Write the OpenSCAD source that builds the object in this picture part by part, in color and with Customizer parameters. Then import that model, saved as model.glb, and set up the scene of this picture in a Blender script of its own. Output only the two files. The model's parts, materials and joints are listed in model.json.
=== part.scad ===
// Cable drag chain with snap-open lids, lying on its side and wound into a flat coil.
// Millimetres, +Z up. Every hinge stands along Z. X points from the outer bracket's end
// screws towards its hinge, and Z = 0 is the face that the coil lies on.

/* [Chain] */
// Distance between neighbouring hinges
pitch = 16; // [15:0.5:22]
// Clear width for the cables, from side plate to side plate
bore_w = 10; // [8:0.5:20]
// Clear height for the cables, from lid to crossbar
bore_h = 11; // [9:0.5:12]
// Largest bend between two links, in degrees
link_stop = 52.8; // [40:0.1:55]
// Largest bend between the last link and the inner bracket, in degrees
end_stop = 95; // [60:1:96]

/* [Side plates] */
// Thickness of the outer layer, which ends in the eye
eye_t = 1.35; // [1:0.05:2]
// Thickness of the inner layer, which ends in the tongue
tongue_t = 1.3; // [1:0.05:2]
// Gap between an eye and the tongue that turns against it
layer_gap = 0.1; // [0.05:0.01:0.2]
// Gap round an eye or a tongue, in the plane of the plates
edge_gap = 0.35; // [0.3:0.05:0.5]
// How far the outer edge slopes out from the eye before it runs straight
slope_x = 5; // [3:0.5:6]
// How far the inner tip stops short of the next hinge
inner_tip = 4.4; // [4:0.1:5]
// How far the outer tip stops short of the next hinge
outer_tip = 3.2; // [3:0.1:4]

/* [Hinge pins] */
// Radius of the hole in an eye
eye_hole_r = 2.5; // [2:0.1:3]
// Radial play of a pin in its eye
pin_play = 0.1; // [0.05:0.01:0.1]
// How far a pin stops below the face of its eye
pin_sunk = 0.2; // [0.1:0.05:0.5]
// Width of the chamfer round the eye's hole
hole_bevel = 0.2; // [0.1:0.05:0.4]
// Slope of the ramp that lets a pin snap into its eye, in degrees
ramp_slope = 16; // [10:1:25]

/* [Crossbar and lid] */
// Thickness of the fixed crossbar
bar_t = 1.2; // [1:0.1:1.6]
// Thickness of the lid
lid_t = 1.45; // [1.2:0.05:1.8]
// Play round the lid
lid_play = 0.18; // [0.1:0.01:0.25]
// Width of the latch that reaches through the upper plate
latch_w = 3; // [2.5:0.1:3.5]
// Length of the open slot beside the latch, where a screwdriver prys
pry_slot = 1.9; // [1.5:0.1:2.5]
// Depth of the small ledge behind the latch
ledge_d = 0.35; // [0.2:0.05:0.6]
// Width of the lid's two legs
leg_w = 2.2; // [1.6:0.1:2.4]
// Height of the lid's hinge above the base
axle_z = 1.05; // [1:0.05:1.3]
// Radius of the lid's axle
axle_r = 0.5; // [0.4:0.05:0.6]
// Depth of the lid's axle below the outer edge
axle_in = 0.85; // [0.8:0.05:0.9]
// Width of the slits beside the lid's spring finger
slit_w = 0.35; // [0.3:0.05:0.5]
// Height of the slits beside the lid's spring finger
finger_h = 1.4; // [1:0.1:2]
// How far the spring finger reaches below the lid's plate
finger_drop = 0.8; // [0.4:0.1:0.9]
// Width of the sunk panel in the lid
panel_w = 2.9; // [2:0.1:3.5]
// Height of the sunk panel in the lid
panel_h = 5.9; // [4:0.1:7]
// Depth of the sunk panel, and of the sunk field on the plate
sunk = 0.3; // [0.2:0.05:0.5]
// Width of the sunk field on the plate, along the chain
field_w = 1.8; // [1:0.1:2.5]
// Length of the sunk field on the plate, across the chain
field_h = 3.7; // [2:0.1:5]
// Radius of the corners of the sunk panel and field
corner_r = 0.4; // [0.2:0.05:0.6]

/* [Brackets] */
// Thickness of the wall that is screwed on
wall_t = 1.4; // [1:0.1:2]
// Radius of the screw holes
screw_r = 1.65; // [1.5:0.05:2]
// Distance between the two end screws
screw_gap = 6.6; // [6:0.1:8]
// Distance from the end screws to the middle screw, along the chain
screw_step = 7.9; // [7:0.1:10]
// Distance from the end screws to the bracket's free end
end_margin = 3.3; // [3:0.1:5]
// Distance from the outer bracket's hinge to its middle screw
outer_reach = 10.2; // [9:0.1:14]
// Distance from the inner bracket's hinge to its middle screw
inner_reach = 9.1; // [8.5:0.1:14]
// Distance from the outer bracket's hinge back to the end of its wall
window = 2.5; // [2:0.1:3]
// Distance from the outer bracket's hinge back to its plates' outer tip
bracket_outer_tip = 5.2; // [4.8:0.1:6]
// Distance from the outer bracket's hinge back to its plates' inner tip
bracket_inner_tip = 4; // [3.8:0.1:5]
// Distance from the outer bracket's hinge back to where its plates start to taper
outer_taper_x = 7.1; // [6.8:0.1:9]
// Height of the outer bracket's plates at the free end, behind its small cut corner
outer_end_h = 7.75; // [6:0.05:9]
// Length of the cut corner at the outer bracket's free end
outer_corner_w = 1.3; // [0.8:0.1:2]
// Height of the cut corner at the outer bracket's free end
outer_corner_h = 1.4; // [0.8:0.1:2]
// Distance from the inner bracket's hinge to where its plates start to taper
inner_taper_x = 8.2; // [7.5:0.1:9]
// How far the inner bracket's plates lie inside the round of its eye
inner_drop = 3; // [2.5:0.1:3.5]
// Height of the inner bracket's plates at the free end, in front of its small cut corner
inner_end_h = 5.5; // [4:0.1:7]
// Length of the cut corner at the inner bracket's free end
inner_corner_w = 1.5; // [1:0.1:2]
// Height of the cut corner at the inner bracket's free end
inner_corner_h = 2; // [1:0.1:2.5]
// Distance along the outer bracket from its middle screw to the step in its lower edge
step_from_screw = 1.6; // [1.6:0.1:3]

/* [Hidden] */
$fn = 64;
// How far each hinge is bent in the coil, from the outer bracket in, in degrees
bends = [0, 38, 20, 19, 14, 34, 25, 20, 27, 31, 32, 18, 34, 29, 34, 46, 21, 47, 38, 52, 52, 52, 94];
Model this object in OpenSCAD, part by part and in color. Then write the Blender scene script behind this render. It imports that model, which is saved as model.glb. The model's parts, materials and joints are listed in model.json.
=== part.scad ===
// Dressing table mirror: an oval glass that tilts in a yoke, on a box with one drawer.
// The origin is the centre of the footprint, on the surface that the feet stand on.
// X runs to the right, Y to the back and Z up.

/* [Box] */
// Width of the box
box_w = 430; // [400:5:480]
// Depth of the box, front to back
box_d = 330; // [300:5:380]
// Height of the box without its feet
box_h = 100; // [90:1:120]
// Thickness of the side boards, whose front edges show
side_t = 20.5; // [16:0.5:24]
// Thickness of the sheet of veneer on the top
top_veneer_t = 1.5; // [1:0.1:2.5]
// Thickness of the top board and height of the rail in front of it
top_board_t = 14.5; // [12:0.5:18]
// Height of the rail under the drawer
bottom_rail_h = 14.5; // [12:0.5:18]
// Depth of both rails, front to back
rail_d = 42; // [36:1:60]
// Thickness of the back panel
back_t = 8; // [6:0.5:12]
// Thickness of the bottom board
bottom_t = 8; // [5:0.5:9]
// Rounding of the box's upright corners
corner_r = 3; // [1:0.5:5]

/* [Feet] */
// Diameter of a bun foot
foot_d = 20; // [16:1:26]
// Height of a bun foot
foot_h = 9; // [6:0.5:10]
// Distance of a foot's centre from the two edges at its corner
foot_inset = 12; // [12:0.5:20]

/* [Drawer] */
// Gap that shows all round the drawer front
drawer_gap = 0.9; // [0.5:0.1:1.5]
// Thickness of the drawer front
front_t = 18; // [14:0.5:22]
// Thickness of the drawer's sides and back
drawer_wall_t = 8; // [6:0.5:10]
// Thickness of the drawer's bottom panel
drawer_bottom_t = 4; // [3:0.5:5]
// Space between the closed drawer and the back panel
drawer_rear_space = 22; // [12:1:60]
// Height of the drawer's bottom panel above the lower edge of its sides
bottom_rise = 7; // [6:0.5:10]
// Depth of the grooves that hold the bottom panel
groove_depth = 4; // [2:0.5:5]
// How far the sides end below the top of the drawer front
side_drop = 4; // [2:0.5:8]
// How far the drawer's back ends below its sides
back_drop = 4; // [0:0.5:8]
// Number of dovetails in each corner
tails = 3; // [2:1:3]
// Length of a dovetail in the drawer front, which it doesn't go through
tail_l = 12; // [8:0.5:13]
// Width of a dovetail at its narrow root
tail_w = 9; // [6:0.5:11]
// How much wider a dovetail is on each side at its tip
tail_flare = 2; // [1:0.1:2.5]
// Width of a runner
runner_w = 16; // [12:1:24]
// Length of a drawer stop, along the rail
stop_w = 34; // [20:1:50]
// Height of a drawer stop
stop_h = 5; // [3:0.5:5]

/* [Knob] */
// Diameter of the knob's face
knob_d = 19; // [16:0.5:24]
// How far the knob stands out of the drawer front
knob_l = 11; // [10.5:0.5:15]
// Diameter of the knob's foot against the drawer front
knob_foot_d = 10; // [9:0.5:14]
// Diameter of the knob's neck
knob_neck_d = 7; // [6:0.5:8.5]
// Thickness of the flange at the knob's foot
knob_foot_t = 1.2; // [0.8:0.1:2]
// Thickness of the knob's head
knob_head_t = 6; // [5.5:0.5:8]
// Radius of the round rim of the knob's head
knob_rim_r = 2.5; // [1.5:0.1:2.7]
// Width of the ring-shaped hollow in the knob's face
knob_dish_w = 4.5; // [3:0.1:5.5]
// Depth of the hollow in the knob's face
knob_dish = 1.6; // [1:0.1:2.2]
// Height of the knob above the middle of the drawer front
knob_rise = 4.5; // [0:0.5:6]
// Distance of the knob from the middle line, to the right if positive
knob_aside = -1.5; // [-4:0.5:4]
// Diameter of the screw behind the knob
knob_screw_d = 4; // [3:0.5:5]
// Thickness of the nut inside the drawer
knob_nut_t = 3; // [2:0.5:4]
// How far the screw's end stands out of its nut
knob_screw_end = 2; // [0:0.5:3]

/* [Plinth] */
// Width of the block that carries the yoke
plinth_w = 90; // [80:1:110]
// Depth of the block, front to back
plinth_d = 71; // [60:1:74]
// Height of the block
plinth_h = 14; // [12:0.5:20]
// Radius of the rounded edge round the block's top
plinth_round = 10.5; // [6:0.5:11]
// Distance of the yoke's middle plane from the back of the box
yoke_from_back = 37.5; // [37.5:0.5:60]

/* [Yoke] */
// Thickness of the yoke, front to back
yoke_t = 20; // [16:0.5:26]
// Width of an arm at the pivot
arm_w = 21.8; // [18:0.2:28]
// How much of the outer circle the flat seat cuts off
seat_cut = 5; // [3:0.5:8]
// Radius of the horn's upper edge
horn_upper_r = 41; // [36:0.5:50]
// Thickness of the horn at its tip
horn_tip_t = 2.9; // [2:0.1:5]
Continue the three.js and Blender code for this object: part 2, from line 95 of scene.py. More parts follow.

★ ★ ★

Work required:
The lines to return begin at the first line of the records and end at the line holding "end_stop = 95; // [60:1:96]"; please return them exactly, including both, and nothing beyond.

Response to the exercise:
Write the OpenSCAD source that builds the object in this picture part by part, in color and with Customizer parameters. Then import that model, saved as model.glb, and set up the scene of this picture in a Blender script of its own. Output only the two files. The model's parts, materials and joints are listed in model.json.
=== part.scad ===
// Cable drag chain with snap-open lids, lying on its side and wound into a flat coil.
// Millimetres, +Z up. Every hinge stands along Z. X points from the outer bracket's end
// screws towards its hinge, and Z = 0 is the face that the coil lies on.

/* [Chain] */
// Distance between neighbouring hinges
pitch = 16; // [15:0.5:22]
// Clear width for the cables, from side plate to side plate
bore_w = 10; // [8:0.5:20]
// Clear height for the cables, from lid to crossbar
bore_h = 11; // [9:0.5:12]
// Largest bend between two links, in degrees
link_stop = 52.8; // [40:0.1:55]
// Largest bend between the last link and the inner bracket, in degrees
end_stop = 95; // [60:1:96]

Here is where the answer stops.